The first two paragraphs are shocking for what they reveal:
Natalie Norton sits alone in a Towson University student cafeteria. The pre-med freshman from Silver Spring hasn't made any close friends yet, and many of her high school buddies now attend nearby Morgan State University, a historically black college.
"I would have preferred to go to Morgan," says Norton, who is African-American. "But I didn't even apply because my grades were really good." Attending a mostly black school would have been "more fun," she adds with a wistful smile. "But academics-wise, they're not as strict. It looks a lot better if you graduate from a majority-white school."
Maryland's Historically Black Colleges aren't good enough. So, modern segregation works no better than historical segregation. In an age where campuses and corporations bend over to laud the benefits of diversity (based totally on gender and skin color by the way, not points of view), we find out that they are right: segregating students doesn't work well either.
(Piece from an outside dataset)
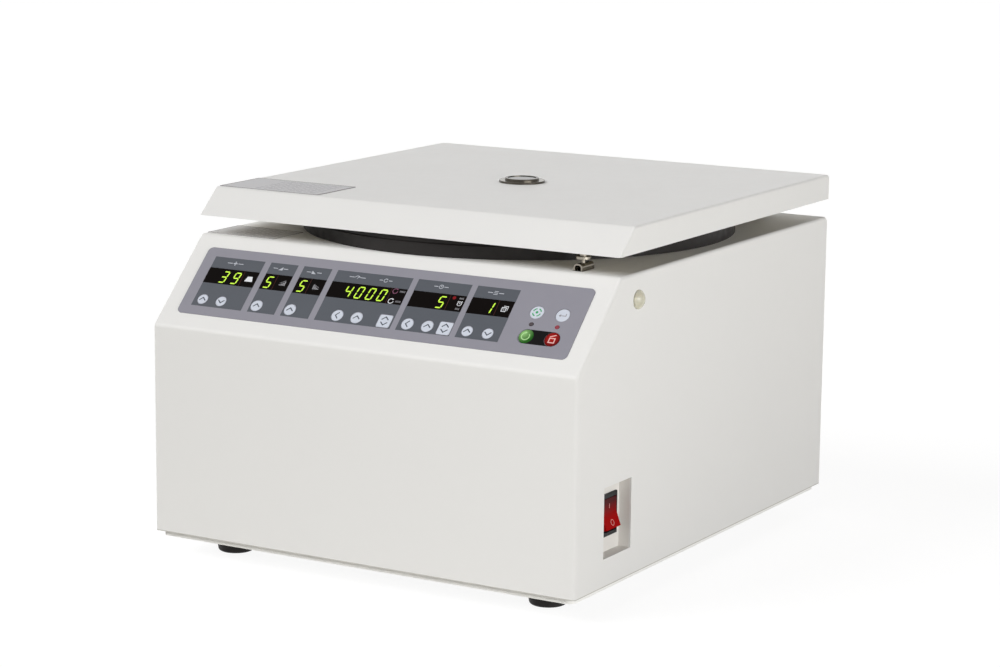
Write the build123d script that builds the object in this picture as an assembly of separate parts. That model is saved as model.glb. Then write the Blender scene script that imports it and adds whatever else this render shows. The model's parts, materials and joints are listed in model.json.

But wait -- the article goes on:
At the direction of federal officials, the state has targeted about $400 million to the long-underfunded black campuses since 2001, in an effort to atone for a racist past and eliminate any remaining vestiges of segregation. The spending was part of the latest desegregation plan required by the U.S. Department of Education's Office of Civil Rights.
The ultimate goal: to make the colleges "comparable and competitive" with majority-white schools in "all facets of their operations and programs," according to the plan.
Now, what have we gotten for that $400 million? A 38% graduation rate within 6 years. That is average across the four schools. Coppin was 21%. Each granted bachelors degree at the four institutions costs taxpayers $50,000 per year -- compared to $21,000 a Towson University. Note, that is the cost in state funding, not the cost of Tuition.
The question I have is-- in a time of such fiscal straights, with ever-increasing tuition, and ever-increasing student indebtedness (the causaulity relationship actually being the reverse of what you think), and with the system facing massive needs in capital investments-- my question is, why in the hell are we continuing to operate institutions that are not serving AT ALL the populations they are designed to serve? The situation is SO BAD that black Marylanders like Natalie Norton even see it, and make the RIGHT choice-- to get an education. Not a white education, not a black education, not a liberal education, but to get AN EDUCATION.
By continuing four decades of failed efforts to reform these schools, aren't we continuing to play a shell game that only hurts the students?
When are we going to get off this merry-go-round?